I don't want to give away too much, but when The Burning Room ended, I was convinced that the series had also ended, so I was thrilled when The Crossing was released.  Turn about being fair play, I introduced Dave to Connelly's Mickey Haller series.  What better book for us to share than one combining both series.  We took it along on our Thanksgiving trip to see the kids.  I read while Dave fought the freezing rain and icy roads.

Detective Harry Bosch has retired from the LAPD, but his half-brother, defense attorney Mickey Haller, needs his help.  The murder rap against his client seems ironclad, but Mickey is sure it's a setup.  Thought it goes against all his instincts, Bosch takes the case.  With the secret help of his former LAPD partner, Lucia Soto, he turns the investigation inside the police department.  But as Bosch gets closer to discovering the truth, he makes himself a target.

Dave and I agreed that this was one of Connelly's best.  I hope the Bosch/Haller team will continue.

It will come as no surprise to anyone who has read any of my previous reviews that I love, love, love the newest Mitford story by Jan Karon.  
  
Mitford fans have kept a special place in their hearts for Dooley Kavanagh, first seen in "At Home in Mitford" as a barefoot, freckle-faced boy in filthy overalls.  Now, Father Tim's adopted son has graduated from vet school, opened his own animal clinic, and is about to marry Lace Harper.  Jan Karon delivers the wedding that millions of Mitford fans have waited for.  It's a June day in the mountains, with more than a few creatures great and small, and you're invited -- because you're family.

This is one of my top 3 series, mostly due to that "family" feeling.  Not only do I anticipate the next installment, but I frequently revisit earlier volumes.  They have tremendous re-readability.

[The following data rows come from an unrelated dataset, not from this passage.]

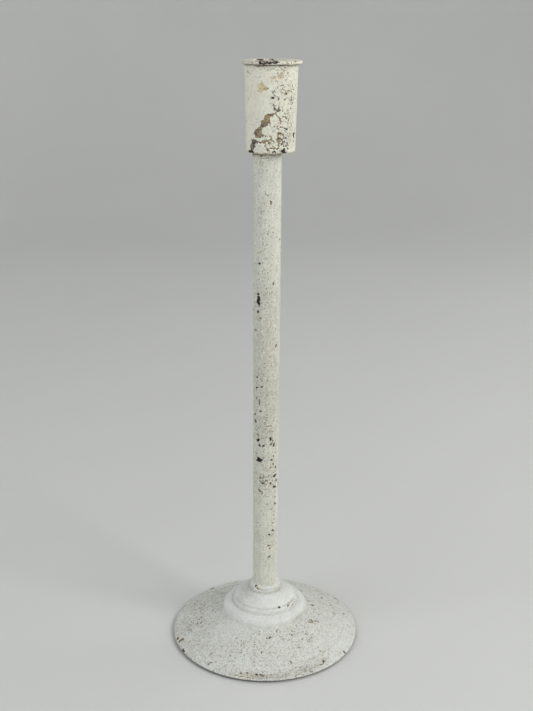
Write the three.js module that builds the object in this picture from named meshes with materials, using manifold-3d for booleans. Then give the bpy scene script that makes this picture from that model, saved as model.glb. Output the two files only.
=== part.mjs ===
// A tall wooden candlestick: a turned foot, a dowel stem and a turned candle cup with a metal liner.
// Millimetres, +Z up. The origin is on the table, under the middle of the foot.
// The cup is held by one screw, and it sits a little off the stem's axis.

import * as THREE from 'three';
import { mergeVertices } from 'three/addons/utils/BufferGeometryUtils.js';
import Module from 'manifold-3d';

const wasm = await Module();
wasm.setup();

// Driving dimensions.
const TOTAL_HEIGHT = 406;
const GAP = 0.3;
const FOOT_RADIUS = 67;
const STEM_RADIUS = 9;
const CUP_BOTTOM_Z = 349.6;
const CUP_OFFSET = 1.9;
const CUP_RADIUS_BOTTOM = 15.6;
const CUP_RADIUS_TOP = 16.9;

// The foot and the felt under it.
const FELT_THICKNESS = 1.5;
const FELT_RADIUS = 60;
const FELT_PROUD = 0.8;
const RECESS_Z = FELT_THICKNESS + GAP;
const MORTISE_Z = 14.4;
const FOOT_TOP_Z = 40.6;

// The liner and the candle socket inside it.
const SOCKET_RADIUS = 11.2;
const SOCKET_DEPTH = 36;
const LINER_WALL = 0.8;
const FLANGE_RADIUS = 19.4;
const FLANGE_THICKNESS = 2.4;
const FLANGE_Z = TOTAL_HEIGHT - FLANGE_THICKNESS;
const SOCKET_FLOOR_Z = TOTAL_HEIGHT - SOCKET_DEPTH;
const CUP_FLOOR_Z = SOCKET_FLOOR_Z - LINER_WALL - GAP;
const CUP_BORE_RADIUS = SOCKET_RADIUS + LINER_WALL + GAP;

// The two screws and the washer.
const SCREW_RADIUS = 2.1;
const SCREW_HEAD_RADIUS = 4.1;
const SCREW_TIP_LENGTH = 5;
const HOLE_RADIUS = SCREW_RADIUS + GAP;
const CUP_SCREW_LENGTH = 40;
const CUP_SCREW_HEAD_HEIGHT = 2.4;
const CUP_SCREW_HEAD_EDGE = 0.4;
const CUP_SCREW_TOP_Z = CUP_FLOOR_Z - GAP;
const FOOT_SCREW_LENGTH = 32;
const FOOT_SCREW_HEAD_HEIGHT = 2.4;
const WASHER_RADIUS = 7;
const WASHER_THICKNESS = 1.2;
const COUNTERBORE_RADIUS = WASHER_RADIUS + 1;
const FOOT_HEAD_Z = RECESS_Z + GAP;
const WASHER_Z = FOOT_HEAD_Z + FOOT_SCREW_HEAD_HEIGHT + GAP;
const COUNTERBORE_Z = WASHER_Z + WASHER_THICKNESS + GAP;
const DRIVE_WIDTH = 1.1;
const DRIVE_SPAN = 4.4;
const DRIVE_DEPTH = 1.6;

// The stem runs from the mortise floor to the underside of the cup.
const STEM_BOTTOM_Z = MORTISE_Z + GAP;
const STEM_TOP_Z = CUP_BOTTOM_Z - GAP;
const PILOT_CLEARANCE = 3;

// Sides of each turned piece, all multiples of four.
const FOOT_SIDES = 64;
const CUP_SIDES = 40;
const STEM_SIDES = 32;
const SCREW_SIDES = 16;
const CURVE_STEPS = 4;

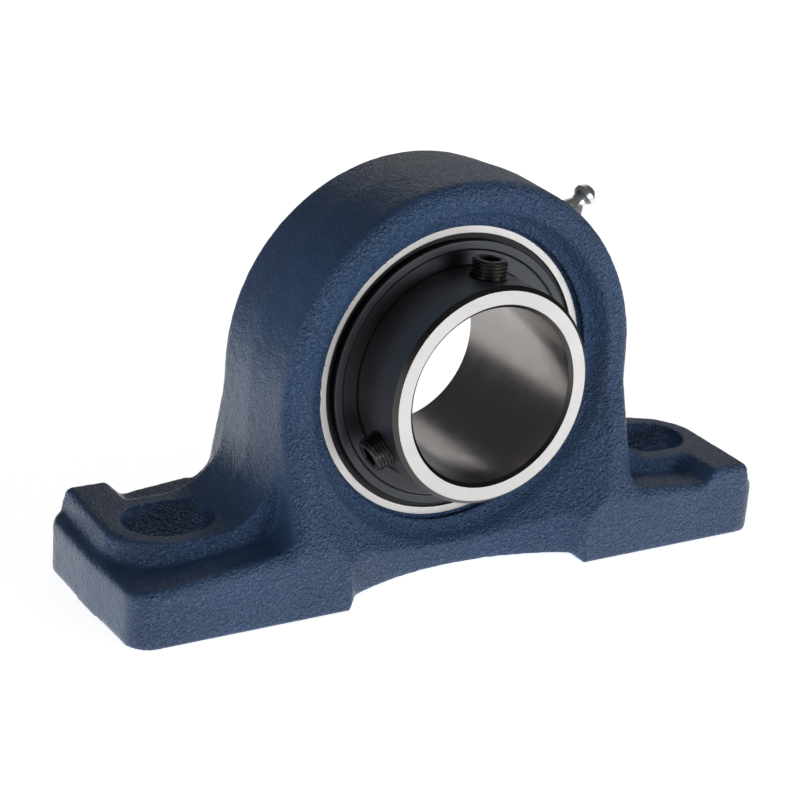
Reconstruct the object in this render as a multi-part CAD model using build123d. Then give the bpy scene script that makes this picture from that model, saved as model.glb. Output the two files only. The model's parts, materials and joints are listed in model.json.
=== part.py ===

The disappointment in my recent reads was sit! stay! speak!  I picked it up in the airport with visions of a "Marley and Me-esque story. It turned out to be standard romance, mixed with a predictable mystery, with a puppy in a supporting role.   It's not a bad book, just not what I expected given the title and cover photo.

Tragedy sent Addie Andrews fleeing from Chicago to the shelter of an unexpected inheritance - her beloved aunt's somewhat dilapidated home in Eunice, Arkansas.  There,

she reconnects with some of her most cherished childhood memories.  People say nothing happens in a small towns, but Addie quickly learns better.  She's got an elderly next-door-neighbor who dances outside in his underwear, a house needing more work than she has money, and a local drug dealer holding a massive grudge against her.

Most surprising of all, she's got a dog - a bedraggled puppy she discovered abandoned, lost and in desperate need of love.  Kind of like Addie herself.  She'd come to Eunice hoping to hide from the world, but soon discovers that perhaps she's finding her way back to living, laughing and loving once more.


I may be admitting my own stupidity here - or at least my delusion - but does anyone else have higher expectations from a book printed in trade paperback size rather than mass market size?  For some reason I always assume that publishers wouldn't give those extra inches to an average story.